WORK TO COMPLETE -
Identify the lines holding "this" and copy them.

======== DATA ROWS

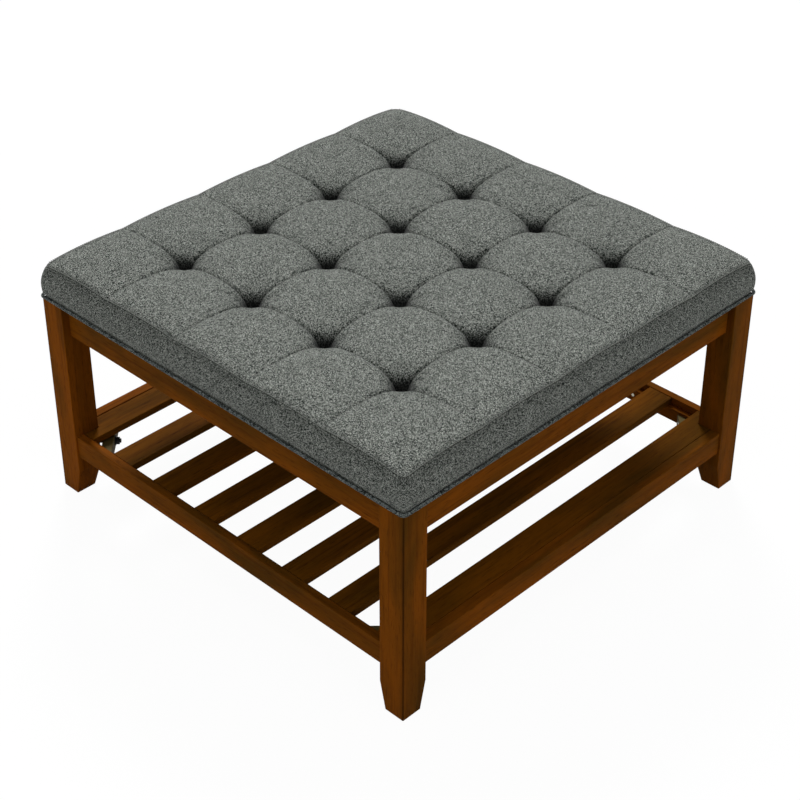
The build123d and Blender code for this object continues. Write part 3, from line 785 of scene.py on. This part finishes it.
bmesh.ops.remove_doubles(bm, verts=bm.verts, dist=0.0002)
bmesh.ops.recalc_face_normals(bm, faces=bm.faces)
cloth_map = bm.loops.layers.uv.new("cloth")
for face in bm.faces:
    along_side = 1 if abs(face.calc_center_median().x) > abs(face.calc_center_median().y) else 0
    for loop in face.loops:
        run = loop.vert.co[along_side]
        # The bias strip's threads run at 45 degrees to the cord.
        loop[cloth_map].uv = (run + loop.vert.co.z, run - loop.vert.co.z)
put_in_order(bm)
piping = new_piece("piping_cord", bm, piping_cloth)
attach(piping, "root")
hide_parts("piping")

# Dust cover
# Black non-woven polypropylene, stretched over the open underside and held between the cushion and
# the frame, where it sags a little. It is matt, and its bonded dots and fibres are drawn about 2 mm
# and 1.5 mm across.
non_woven = new_material("non-woven polypropylene")
place = add(non_woven, "TexCoord").outputs["Object"]
dots = add(non_woven, "TexVoronoi", {"Vector": place, "Scale": 450.0})
fibre = add(non_woven, "TexNoise", {"Vector": place, "Scale": 700.0, "Detail": 3.0})
colour = add(non_woven, "Mix", {0: fibre.outputs[0], 6: linear("161616"), 7: linear("2C2C2C")},
             data_type="RGBA")
bump = add(non_woven, "Bump", {"Height": dots.outputs[0], "Strength": 0.4, "Distance": 0.0003})
felted = add(non_woven, "BsdfPrincipled", {
    "Base Color": colour.outputs[2], "Roughness": 0.85, "Normal": bump.outputs[0]})
add(non_woven, "OutputMaterial", {"Surface": felted.outputs[0]})

half_cover = 0.428
half_opening = 0.400
cover_level = 0.40925
cover_sag = 0.004
cover_thickness = 0.0004
cover_cells = 60
bm = bmesh.new()
bmesh.ops.create_grid(bm, x_segments=cover_cells, y_segments=cover_cells, size=half_cover)
for vert in bm.verts:
    x, y = (min(1, abs(place) / half_opening) for place in vert.co.xy)
    vert.co.z = cover_level - cover_sag * (1 - x * x) * (1 - y * y)
dust_cover = new_piece("dust_cloth", bm, non_woven)
thick = dust_cover.modifiers.new("thick", "SOLIDIFY")
thick.thickness = cover_thickness
thick.offset = 0
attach(dust_cover, "root")
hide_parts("dust_cover")
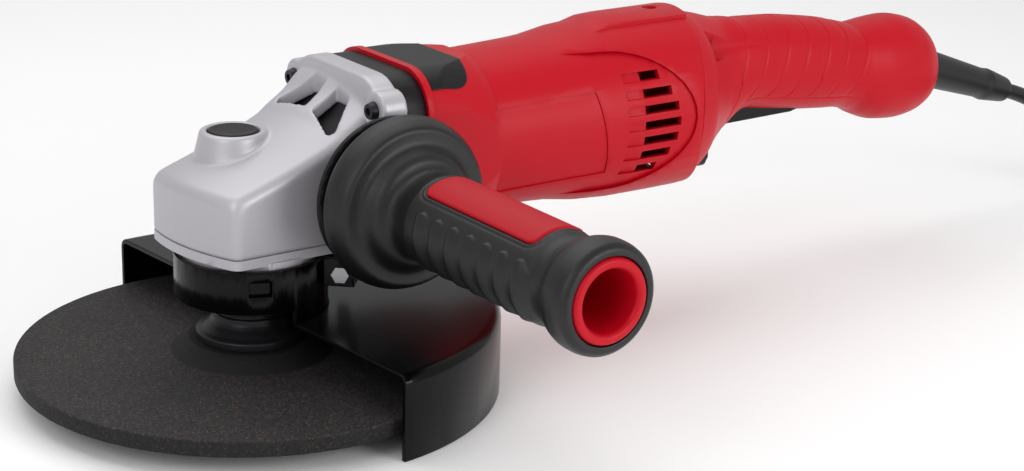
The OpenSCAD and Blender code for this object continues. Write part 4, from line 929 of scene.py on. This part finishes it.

================

COMPLETED TASK -
The build123d and Blender code for this object continues. Write part 3, from line 785 of scene.py on. This part finishes it.
The OpenSCAD and Blender code for this object continues. Write part 4, from line 929 of scene.py on. This part finishes it.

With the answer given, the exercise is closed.